Route information
- Maintained by Highways and Minor Ports Department
- Length: 77 km (48 mi)

Major junctions
- From: Tiruchirappalli, Tamil Nadu
- To: Namakkal, Namakkal district, Tamil Nadu

Location
- Country: India
- State: Tamil Nadu
- Districts: Trichy, Namakkal

Highway system
- Roads in India; Expressways; National; State; Asian; State Highways in Tamil Nadu
| ← SH 22 |  | → SH 26 |

= State Highway 25 (Tamil Nadu) =

Road in Tamil Nadu, India

Tamil Nadu State Highway 25 (SH-25) is a State Highway maintained by the Highways Department of the Government of Tamil Nadu.
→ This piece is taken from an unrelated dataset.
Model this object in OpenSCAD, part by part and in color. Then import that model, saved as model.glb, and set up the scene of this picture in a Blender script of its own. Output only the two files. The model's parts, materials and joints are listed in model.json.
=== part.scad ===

It connects Trichy with Namakkal Town in the north – western part of Tamil Nadu. It is one of the busiest State Highway in Tamil Nadu, which connects Bangalore, Mumbai, and Hyderabad from Trichy.

== Route ==
The total length of the SH-25 is 77 km. The route is from Tiruchirappalli - Namakkal, via Srirangam, Gunaseelam, Musiri, Thottiyam, Meikalnackanpatty, Vazhavanthi, Valaiyappatti, and Pudhupatti.